The drawbacks of working with an angel investor
Because angel investors usually invest in earlier stage—and therefore riskier—companies, they’ll often want a bigger piece of the pie. That means you may have to fork over more equity, which means retaining less control over your company.
Angel investors operate as an individual where VCs work as a group, which can be seen as both a pro and a con. Because angel investors operate on their own, you’re not necessarily unlocking the door to a team who can help you scale your business. On the flip side, a VC firm may want more input on how to run your business, leaving you with “too many cooks in the kitchen”.
What is venture capital?
Venture capital is a form of equity financing where a VC firm—or group of investors—invests in an early stage or emerging company in exchange for an equity stake in the company.
The benefits of working with a venture capital firm
VC firms invest a significantly larger amount of money than the typical angel investor. This is due in part to the fact that angel investors usually invest in earlier stage companies than VC firms. An angel investment will usually sit between $100K-$250K USD, while a VC investment sits between around $2M-$40M USD.
As with angel investors, VC firms usually won’t come for the money if your business fails, making it an appealing option for entrepreneurs.
Network, network, network
While angel investors are individuals, VC firms are a group of investors, which expands your network and reach. VC firms also tend to have great connections from other investors and industry executives to agencies and other companies they’ve invested in.
The drawbacks of working with a venture capital firm
VC firms often require a controlling stake in your company, meaning that you lose full control of the business you’ve built. This can result in you no longer being in the driver’s seat of your company, opening you up to the opinions and decisions of the venture capitalists with whom you’re working.
Because you’re taking an investment from a group of investors, you’ll have more people to answer to. While VC firms tend to be on the same page, you’re opening your business up to more opinions and ideas, leading to that “too many cooks in the kitchen” scenario you avoid with angel investors.
When should you seek out angel investing vs. venture capital?
In short, an angel investor is better for startups and very early stage companies while venture capital is better suited for emerging companies with a more established track record of success.
If you’re still developing your product or service, or don’t have a track record of success that dates back several months, you’re probably better suited pitching to angel investors. At this stage in your business, you’re probably not quite ready to receive $1M+ in funding and are open to receiving mentorship and advice from an angel. Luckily for you, there are communities like AngelList which help connect early stage entrepreneurs with angel investors.

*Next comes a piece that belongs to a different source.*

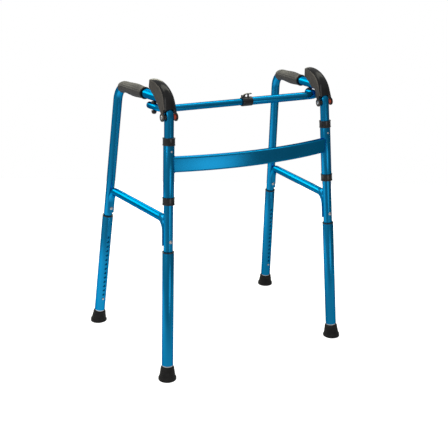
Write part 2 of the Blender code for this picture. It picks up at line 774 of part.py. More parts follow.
def paddle():
    """A curved shell over the front bend, open below, with two ears round the pivot pin."""
    bm = bmesh.new()
    outer = [[bm.verts.new(p) for p in ring] for ring in paddle_sections(0.0)]
    inner = [[bm.verts.new(p) for p in ring] for ring in paddle_sections(PADDLE_WALL)]
    for rings in (outer, inner):
        for first, second in zip(rings, rings[1:]):
            for i in range(len(first) - 1):
                bm.faces.new((first[i], first[i + 1], second[i + 1], second[i]))
    for first, second in zip(outer, inner):
        if first is outer[0] or first is outer[-1]:
            for i in range(len(first) - 1):
                bm.faces.new((first[i], first[i + 1], second[i + 1], second[i]))
    for k in range(len(outer) - 1):
        for end in (0, -1):
            bm.faces.new((outer[k][end], outer[k + 1][end], inner[k + 1][end], inner[k][end]))
    shell = finished(bm)
    frame = paddle_frame()
    ears = []
    for sign in (-1, 1):
        ears.append(side_rod(frame, EAR_RADIUS, sign * EAR_INNER, sign * EAR_OUTER, ROUND_SIDES))
    shell = joined(shell, *ears)
    bore = side_rod(frame, PADDLE_PIN_RADIUS + GAP, -2 * EAR_OUTER, 2 * EAR_OUTER, SMALL_SIDES)
    return cut(shell, bore, bar_relief())


def paddle_pin():
    frame = paddle_frame() @ Matrix.Rotation(-pi / 2, 4, "X")
    seat = EAR_OUTER + GAP
    head = RIVET_HEAD_RADIUS
    profile = ((head * 0.45, -seat - RIVET_HEAD_HEIGHT), (head, -seat - RIVET_HEAD_HEIGHT * 0.3),
               (head, -seat)) + rivet_profile(PADDLE_PIN_RADIUS, -seat, seat, head)
    return revolve(profile, SMALL_SIDES, frame, closed=False)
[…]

If your product or service is already on the market and you’ve got a proven track record of success for at least several months—or even years—you’re probably best suited pitching to VC firms. Especially if you need millions to reach your scaling goals and want to tap into an extensive network, venture capital is likely your best bet.
What are your alternatives?
If angel investing and venture capital still don’t sound quite right for your business, fret not! There are many options out on the market for small businesses, and a variety of both non-equity and equity financing options out there.
Some options, like friends and family financing, are sitting right in front of you. Securing funding can be as easy as reaching out to your own network, assuming you’re connected with at least a couple high-net-worth individuals. You’ve also likely heard of crowdfunding on websites like Indiegogo, which allows the public to pre-order your product or service at a discount, helping fund your growing business.
Other options may not come to mind at first, like microloans and microfinancing, which can offer small businesses up to $35K to fuel growth. Vendor financing is also a newer concept that’s been taking the market by storm, allowing business owners to “buy now, pay later” for certain subscriptions.
Regardless of where you are in your founder journey, there’s a financing option for every business—from small businesses to more developed, medium-sized companies. Whether it’s the more traditional routes of angel investors and VC firms to the more modern tech-driven solutions, you’ll find something that works for your business. If you remain persistent in your search for funding, you’ll find something that works perfectly for you and your business.